## EXERCISE DETAILS
Repeat exactly, and only, the lines from the one that contains "return (min(b.XMin for" through the one that contains "record = json.load(file)", both ends included.
* * *
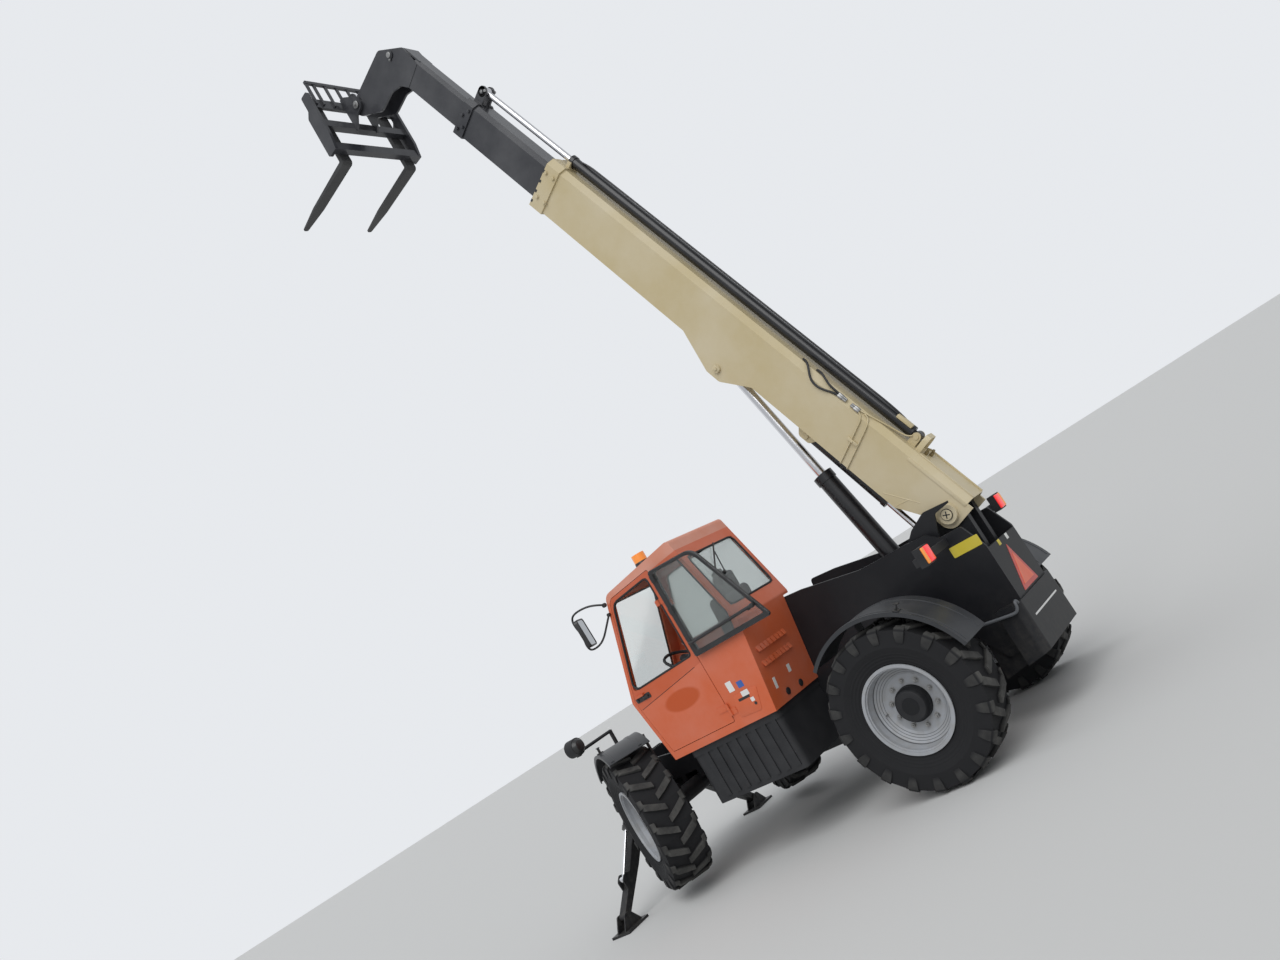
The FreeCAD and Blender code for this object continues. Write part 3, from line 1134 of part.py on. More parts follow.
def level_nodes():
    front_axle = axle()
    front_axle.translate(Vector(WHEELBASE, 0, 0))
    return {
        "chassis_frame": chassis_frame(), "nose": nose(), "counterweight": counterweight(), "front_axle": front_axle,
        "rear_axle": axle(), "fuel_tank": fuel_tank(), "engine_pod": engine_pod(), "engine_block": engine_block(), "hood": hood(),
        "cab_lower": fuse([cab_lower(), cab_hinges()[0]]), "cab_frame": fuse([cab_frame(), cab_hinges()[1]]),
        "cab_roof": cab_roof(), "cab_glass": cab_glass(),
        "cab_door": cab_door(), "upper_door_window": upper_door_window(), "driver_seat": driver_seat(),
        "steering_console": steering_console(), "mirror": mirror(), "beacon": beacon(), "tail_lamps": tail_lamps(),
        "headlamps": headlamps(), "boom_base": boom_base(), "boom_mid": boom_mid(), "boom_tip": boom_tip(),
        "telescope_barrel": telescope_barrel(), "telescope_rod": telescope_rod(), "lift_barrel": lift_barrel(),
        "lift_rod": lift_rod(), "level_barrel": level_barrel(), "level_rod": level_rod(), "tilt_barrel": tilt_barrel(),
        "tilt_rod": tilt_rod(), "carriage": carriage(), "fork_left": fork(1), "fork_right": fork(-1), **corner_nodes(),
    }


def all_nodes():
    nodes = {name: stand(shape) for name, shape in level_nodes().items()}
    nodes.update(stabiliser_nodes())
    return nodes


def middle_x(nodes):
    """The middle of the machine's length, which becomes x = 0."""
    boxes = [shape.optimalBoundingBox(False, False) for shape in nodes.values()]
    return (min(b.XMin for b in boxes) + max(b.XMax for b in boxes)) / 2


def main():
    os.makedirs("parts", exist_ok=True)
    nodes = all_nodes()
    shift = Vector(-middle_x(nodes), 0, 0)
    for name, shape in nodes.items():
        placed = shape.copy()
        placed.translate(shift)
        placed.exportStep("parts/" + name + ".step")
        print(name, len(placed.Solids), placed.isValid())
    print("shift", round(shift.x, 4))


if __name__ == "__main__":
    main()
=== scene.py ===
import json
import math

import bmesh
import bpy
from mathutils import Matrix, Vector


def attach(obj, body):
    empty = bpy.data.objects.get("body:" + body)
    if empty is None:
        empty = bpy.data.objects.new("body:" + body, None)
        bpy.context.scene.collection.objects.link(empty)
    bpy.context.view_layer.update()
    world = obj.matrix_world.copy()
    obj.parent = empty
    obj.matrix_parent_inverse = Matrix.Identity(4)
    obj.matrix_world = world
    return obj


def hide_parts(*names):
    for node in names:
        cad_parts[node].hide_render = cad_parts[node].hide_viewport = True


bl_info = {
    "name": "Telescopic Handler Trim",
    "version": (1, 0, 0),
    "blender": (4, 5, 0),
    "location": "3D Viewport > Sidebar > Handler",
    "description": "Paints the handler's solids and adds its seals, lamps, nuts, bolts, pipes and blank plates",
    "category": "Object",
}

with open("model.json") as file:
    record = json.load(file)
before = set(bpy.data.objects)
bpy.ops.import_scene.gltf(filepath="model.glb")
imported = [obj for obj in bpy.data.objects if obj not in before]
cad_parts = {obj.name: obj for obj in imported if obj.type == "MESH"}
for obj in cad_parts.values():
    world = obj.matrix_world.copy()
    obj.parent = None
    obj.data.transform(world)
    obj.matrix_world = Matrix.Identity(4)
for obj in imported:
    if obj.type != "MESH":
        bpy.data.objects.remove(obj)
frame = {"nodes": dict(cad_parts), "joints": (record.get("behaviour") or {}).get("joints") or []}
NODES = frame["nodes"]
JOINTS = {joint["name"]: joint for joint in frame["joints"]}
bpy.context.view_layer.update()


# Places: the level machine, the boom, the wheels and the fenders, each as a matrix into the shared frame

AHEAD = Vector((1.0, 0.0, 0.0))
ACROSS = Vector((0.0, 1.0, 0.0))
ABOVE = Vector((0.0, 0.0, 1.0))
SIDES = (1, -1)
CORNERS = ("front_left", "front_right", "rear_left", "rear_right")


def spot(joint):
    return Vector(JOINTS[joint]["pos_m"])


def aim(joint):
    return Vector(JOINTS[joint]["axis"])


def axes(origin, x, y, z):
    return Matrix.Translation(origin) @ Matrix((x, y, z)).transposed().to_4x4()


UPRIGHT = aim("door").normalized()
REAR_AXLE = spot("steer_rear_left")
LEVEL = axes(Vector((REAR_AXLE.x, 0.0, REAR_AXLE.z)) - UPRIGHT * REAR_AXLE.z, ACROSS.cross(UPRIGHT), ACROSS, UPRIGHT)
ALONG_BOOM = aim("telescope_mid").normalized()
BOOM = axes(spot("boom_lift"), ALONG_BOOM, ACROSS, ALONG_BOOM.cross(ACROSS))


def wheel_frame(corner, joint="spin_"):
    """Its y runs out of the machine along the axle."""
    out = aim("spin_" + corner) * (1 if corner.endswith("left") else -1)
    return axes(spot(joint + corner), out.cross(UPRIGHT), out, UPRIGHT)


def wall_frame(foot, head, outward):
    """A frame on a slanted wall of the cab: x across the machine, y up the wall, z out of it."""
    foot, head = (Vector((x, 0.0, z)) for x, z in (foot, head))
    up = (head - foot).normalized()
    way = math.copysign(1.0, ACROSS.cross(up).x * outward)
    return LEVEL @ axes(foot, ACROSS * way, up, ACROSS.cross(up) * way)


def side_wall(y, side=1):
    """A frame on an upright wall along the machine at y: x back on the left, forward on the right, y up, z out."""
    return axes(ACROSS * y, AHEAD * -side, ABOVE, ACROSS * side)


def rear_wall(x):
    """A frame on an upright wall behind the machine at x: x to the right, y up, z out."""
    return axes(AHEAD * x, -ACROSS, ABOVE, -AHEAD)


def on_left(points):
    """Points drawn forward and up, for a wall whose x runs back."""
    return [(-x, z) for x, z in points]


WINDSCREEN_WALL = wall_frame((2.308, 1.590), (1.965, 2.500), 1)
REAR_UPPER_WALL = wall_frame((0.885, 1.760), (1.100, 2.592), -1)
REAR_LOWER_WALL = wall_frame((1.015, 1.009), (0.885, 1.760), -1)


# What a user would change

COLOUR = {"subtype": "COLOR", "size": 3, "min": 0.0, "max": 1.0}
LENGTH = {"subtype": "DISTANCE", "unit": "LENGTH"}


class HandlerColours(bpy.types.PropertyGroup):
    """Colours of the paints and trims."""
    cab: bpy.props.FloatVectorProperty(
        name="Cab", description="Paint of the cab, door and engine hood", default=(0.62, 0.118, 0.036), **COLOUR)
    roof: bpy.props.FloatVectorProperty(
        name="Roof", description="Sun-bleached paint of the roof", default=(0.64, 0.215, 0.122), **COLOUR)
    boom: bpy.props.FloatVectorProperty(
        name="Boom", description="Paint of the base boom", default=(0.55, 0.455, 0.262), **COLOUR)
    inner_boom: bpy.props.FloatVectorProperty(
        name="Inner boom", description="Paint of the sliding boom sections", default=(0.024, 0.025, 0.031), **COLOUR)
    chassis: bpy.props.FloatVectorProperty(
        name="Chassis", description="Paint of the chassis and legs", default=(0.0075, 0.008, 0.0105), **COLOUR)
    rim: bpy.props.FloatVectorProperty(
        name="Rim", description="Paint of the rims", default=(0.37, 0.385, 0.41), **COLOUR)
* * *
## RESPONSE TO THE EXERCISE
    return (min(b.XMin for b in boxes) + max(b.XMax for b in boxes)) / 2


def main():
    os.makedirs("parts", exist_ok=True)
    nodes = all_nodes()
    shift = Vector(-middle_x(nodes), 0, 0)
    for name, shape in nodes.items():
        placed = shape.copy()
        placed.translate(shift)
        placed.exportStep("parts/" + name + ".step")
        print(name, len(placed.Solids), placed.isValid())
    print("shift", round(shift.x, 4))


if __name__ == "__main__":
    main()
=== scene.py ===
import json
import math

import bmesh
import bpy
from mathutils import Matrix, Vector


def attach(obj, body):
    empty = bpy.data.objects.get("body:" + body)
    if empty is None:
        empty = bpy.data.objects.new("body:" + body, None)
        bpy.context.scene.collection.objects.link(empty)
    bpy.context.view_layer.update()
    world = obj.matrix_world.copy()
    obj.parent = empty
    obj.matrix_parent_inverse = Matrix.Identity(4)
    obj.matrix_world = world
    return obj


def hide_parts(*names):
    for node in names:
        cad_parts[node].hide_render = cad_parts[node].hide_viewport = True


bl_info = {
    "name": "Telescopic Handler Trim",
    "version": (1, 0, 0),
    "blender": (4, 5, 0),
    "location": "3D Viewport > Sidebar > Handler",
    "description": "Paints the handler's solids and adds its seals, lamps, nuts, bolts, pipes and blank plates",
    "category": "Object",
}

with open("model.json") as file:
    record = json.load(file)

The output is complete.